━━━━━ SUPPLIED INFORMATION

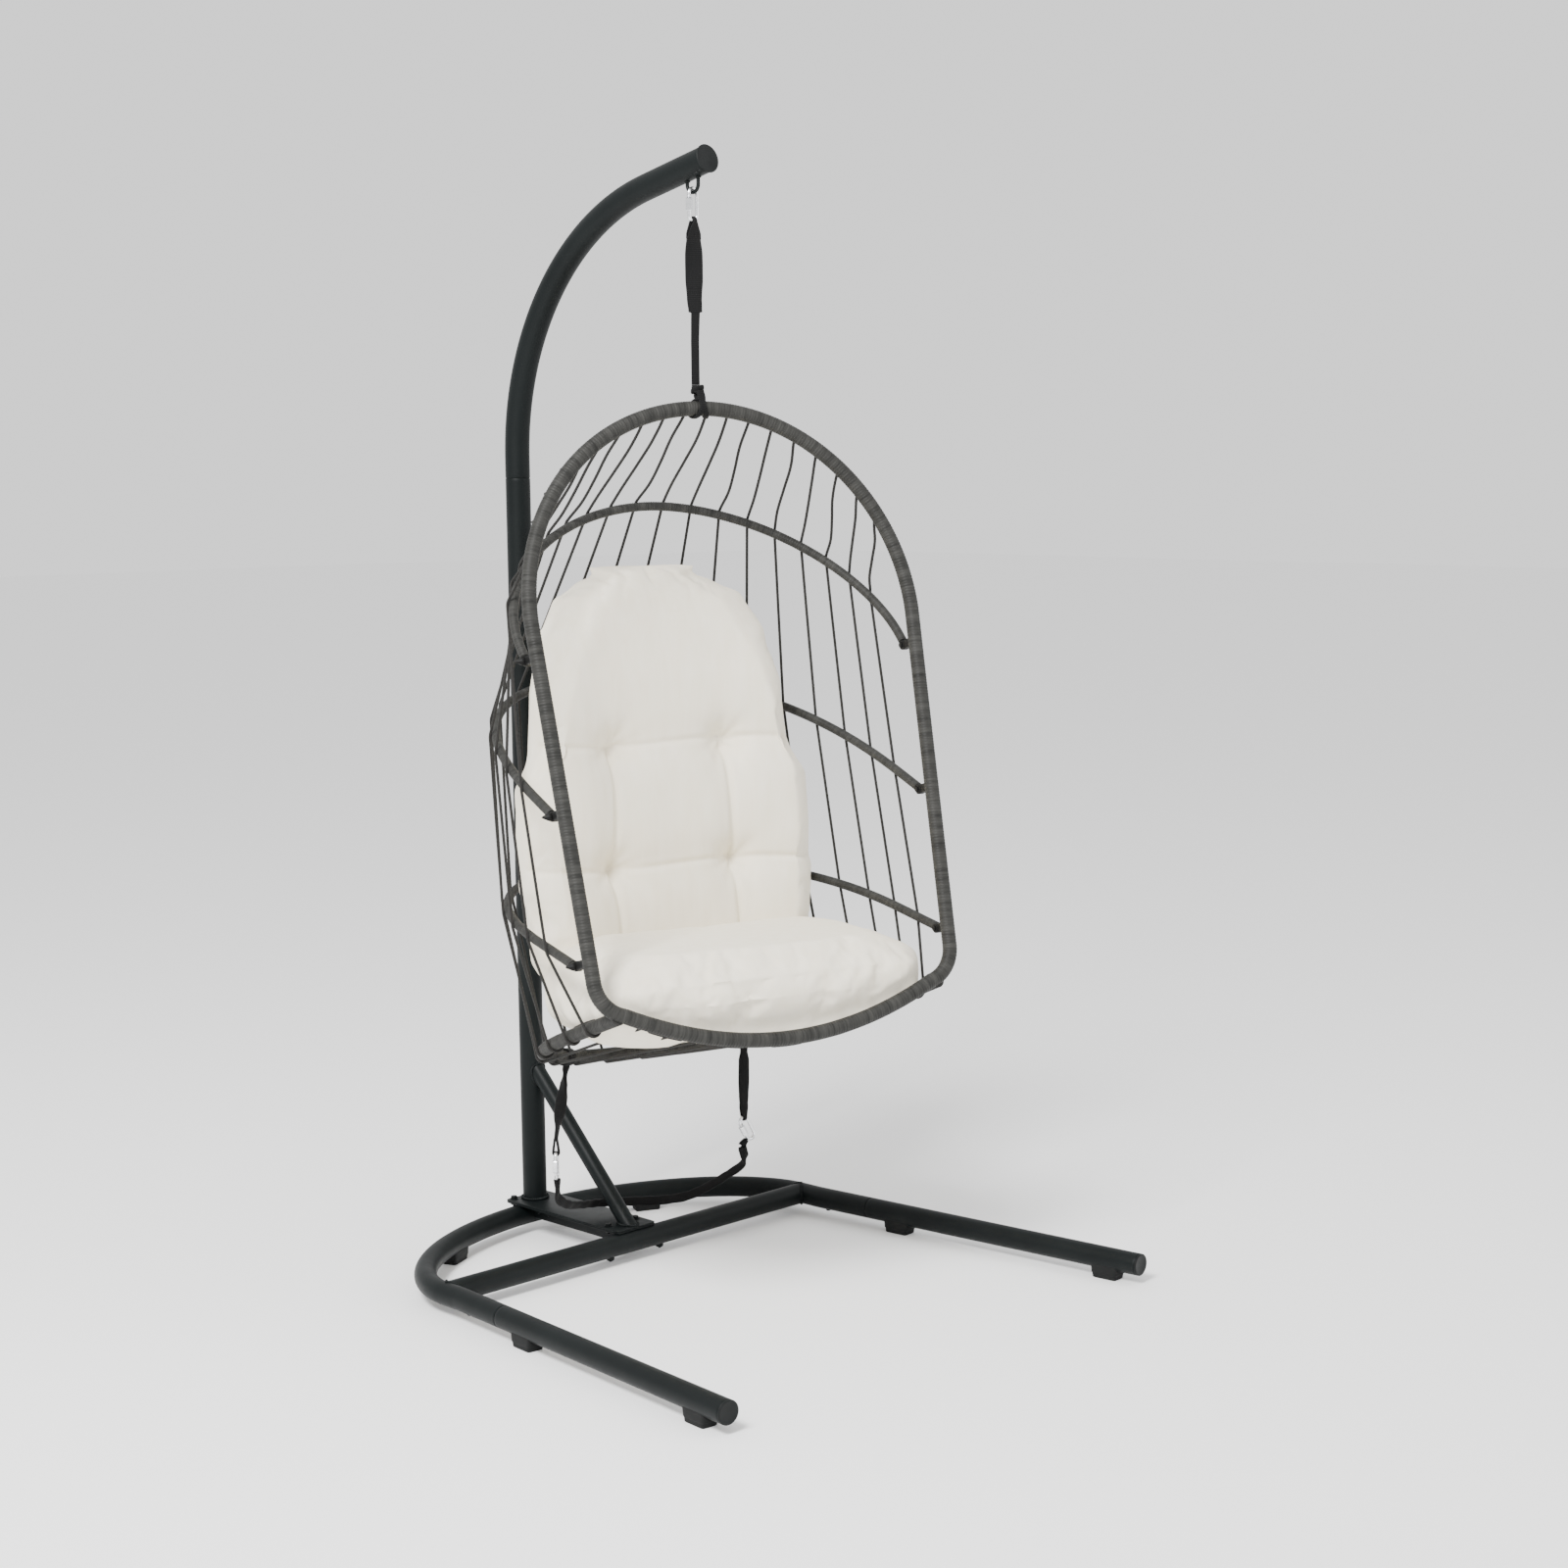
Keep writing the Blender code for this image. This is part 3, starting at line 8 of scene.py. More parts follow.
import bpy
import numpy as np
from mathutils import Matrix, Vector


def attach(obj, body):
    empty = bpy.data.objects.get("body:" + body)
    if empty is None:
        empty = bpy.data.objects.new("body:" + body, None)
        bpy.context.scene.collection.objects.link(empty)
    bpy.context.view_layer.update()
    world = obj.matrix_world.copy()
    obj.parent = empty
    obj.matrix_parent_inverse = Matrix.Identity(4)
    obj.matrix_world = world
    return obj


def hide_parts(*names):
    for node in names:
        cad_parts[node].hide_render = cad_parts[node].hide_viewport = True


# ---- stand, as in the CAD part ---------------------------
CROSSBAR_Y = 0.2335
BASE_R = 0.020
BASE_Z = 0.0355
ARC_HALF_WIDTH = 0.434
ARC_DEPTH = 0.287
ARC_POWER = 1.87
LEG_SEAM = (0.447, -0.175)
LEG_TIP = (0.5044, -0.780)
BEAM_WIDTH = 0.036
BEAM_HEIGHT = 0.027
BEAM_INSET = 0.012
PLATE_HALF_WIDTH = 0.047
PLATE_FRONT = -0.006
PLATE_REAR = 0.318
PLATE_T = 0.003
GAP = 0.0003
TUBE_FILLET = 0.0012
TUBE_STEP = 0.006
SPIGOT_HALF = 0.020           # the hidden plug that joins two tubes at a seam
SPIGOT_INSET = 0.0012
POST_R = 0.0225
POST_SEAM_Z = 1.425
BRACE_R = 0.0147
BRACE_LINE = -0.043
BRACE_SINK = 0.010            # how far its foot goes on through the plate, out of sight
BRACE_SHORT = 0.006           # how far its head stops short of the post's centreline
WELD_STAND_OFF = 0.0008       # a weld bead's centre outside the tube's skin
ARM_BEND_Z = 1.462
ARM_BEND_R = 0.470
ARM_BEND_END = math.radians(76.8)
ARM_STRAIGHT = 0.161
ARM_CAP_FLANGE = 0.0018
FOOT_LENGTH = 0.056
FOOT_WIDTH = 0.034
FOOT_TOP = 0.026
FOOT_MIDDLE = 0.070
FOOT_FRONT = 0.067
FOOT_REAR_X = 0.235
BOLT_X = 0.033
BOLT_Y = (0.036, 0.3095)
SCREW_BACK = 0.105

# ---- suspension ------------------------------------------
HANG_Y = CROSSBAR_Y - 0.197
EYE_ROD_R = 0.0032
EYE_HALF_WIDTH = 0.0135
EYE_BOTTOM_Z = 1.9035
EYE_HEIGHT = 0.036
LINK_ROD_R = 0.0032
LINK_HALF_WIDTH = 0.0088
LINK_MOUTH = 0.004            # half the gap in the rod that the sleeve nut closes
THREAD_PITCH = 0.0008
THREAD_DEPTH = 0.0005
THREAD_TURNS = 7
TOP_LINK_LENGTH = 0.0535
LINK_TOP_Z = EYE_BOTTOM_Z + EYE_ROD_R + LINK_ROD_R + GAP
LINK_LOW_Z = LINK_TOP_Z - TOP_LINK_LENGTH
SLEEVE_R = 0.0060
SLEEVE_LENGTH = 0.0215
WEB_T = 0.0030
STRAP_TURN = math.radians(-40.0)
HITCH_TOP_Z = 1.583

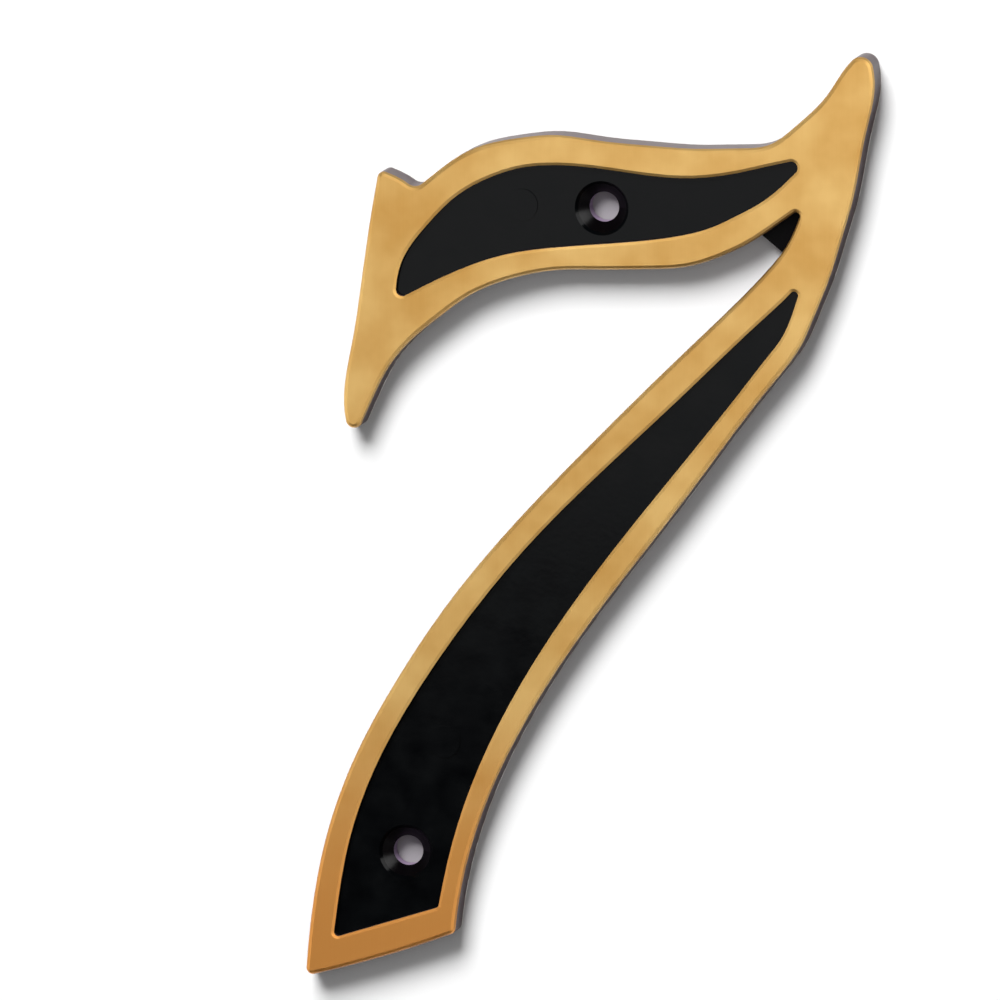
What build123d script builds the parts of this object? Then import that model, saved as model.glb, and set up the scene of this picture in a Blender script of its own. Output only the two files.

━━━━━━━━━━

— WRITTEN PROBLEM —
Please restate only the opening stretch of the records above: every line from the first through the one containing "cad_parts[node].hide_render = cad_parts[node].hide_viewport", exactly as written.

— RESULT OF THIS EXERCISE —
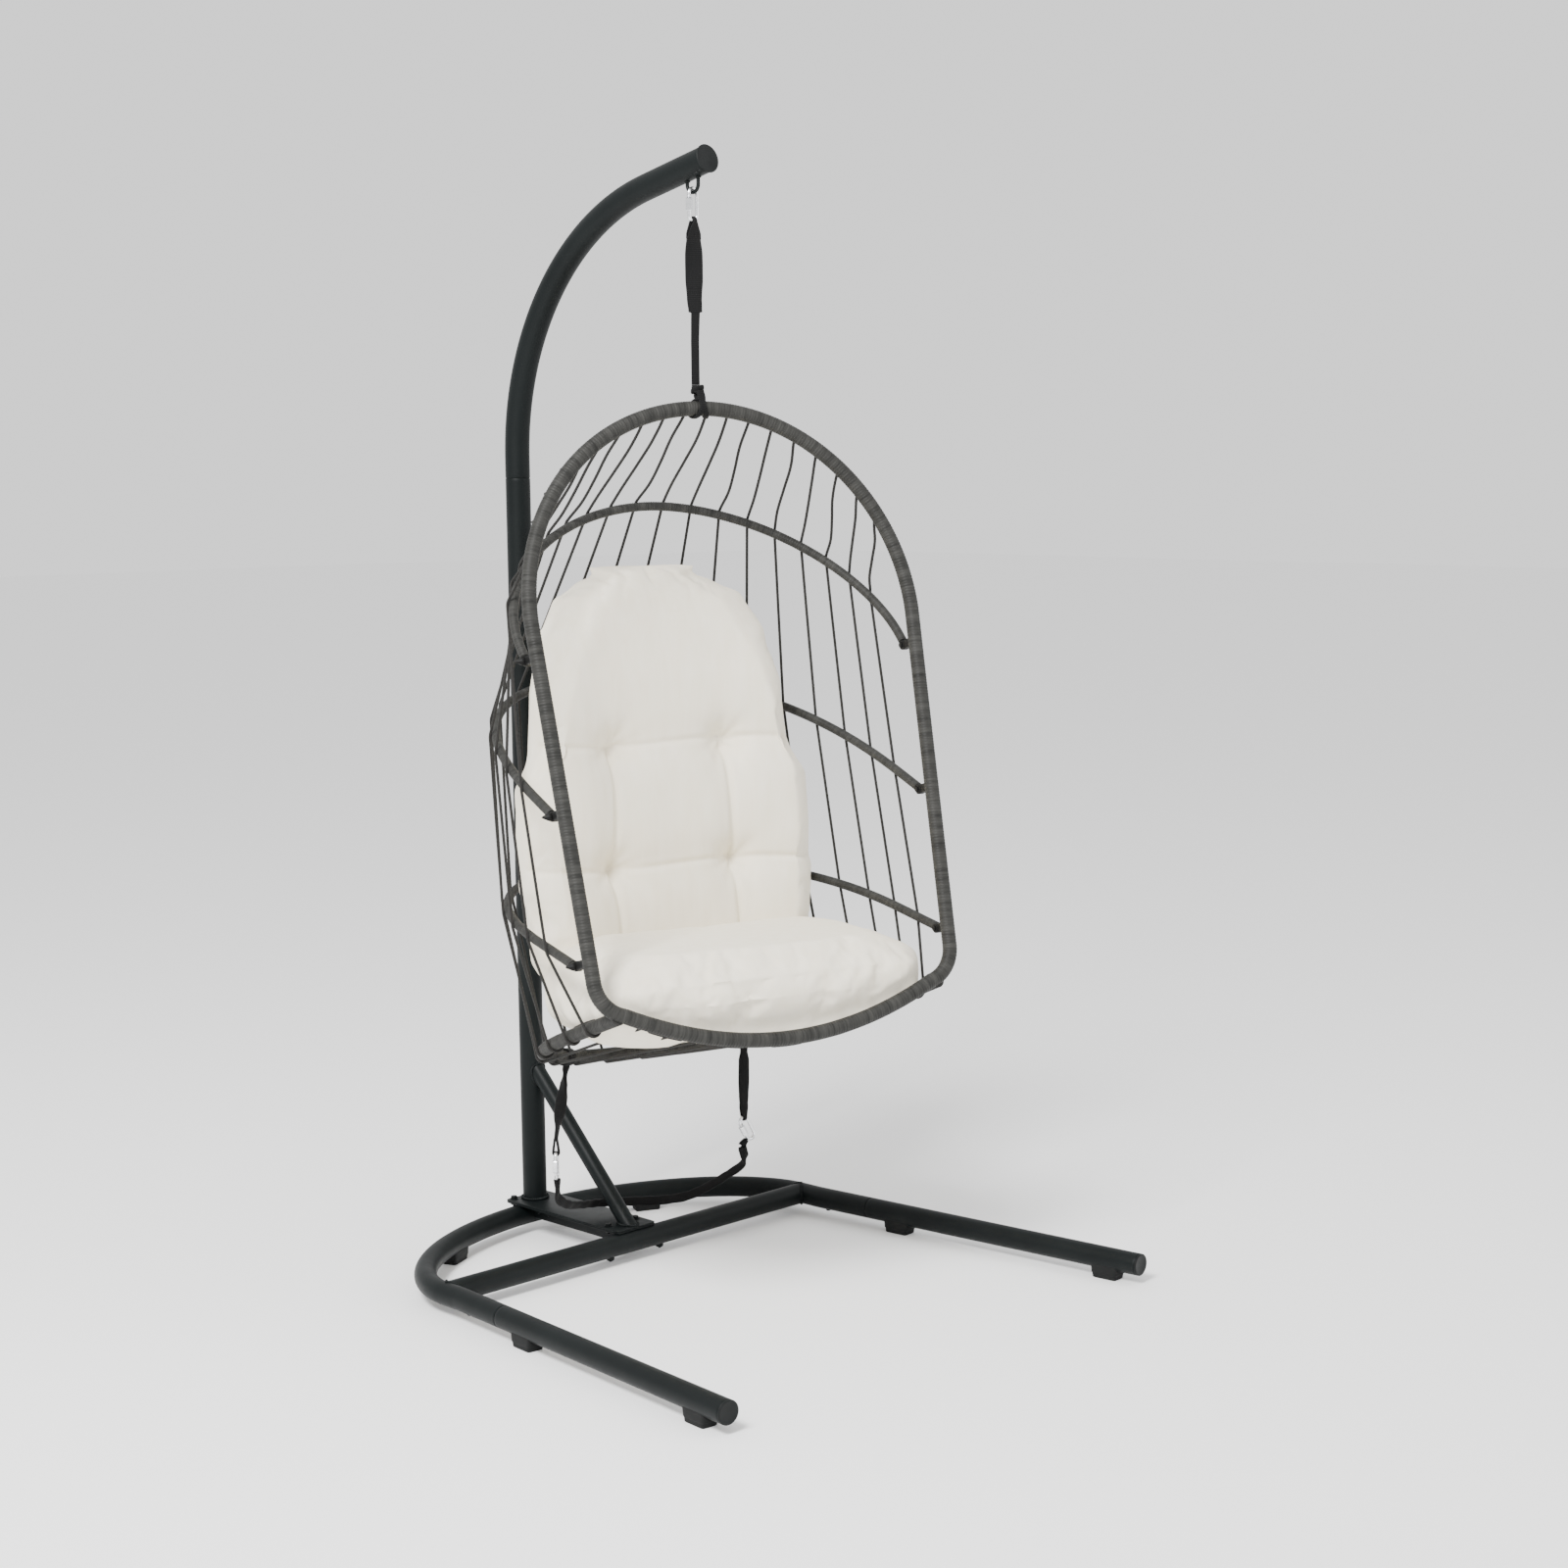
Keep writing the Blender code for this image. This is part 3, starting at line 8 of scene.py. More parts follow.
import bpy
import numpy as np
from mathutils import Matrix, Vector


def attach(obj, body):
    empty = bpy.data.objects.get("body:" + body)
    if empty is None:
        empty = bpy.data.objects.new("body:" + body, None)
        bpy.context.scene.collection.objects.link(empty)
    bpy.context.view_layer.update()
    world = obj.matrix_world.copy()
    obj.parent = empty
    obj.matrix_parent_inverse = Matrix.Identity(4)
    obj.matrix_world = world
    return obj


def hide_parts(*names):
    for node in names:
        cad_parts[node].hide_render = cad_parts[node].hide_viewport = True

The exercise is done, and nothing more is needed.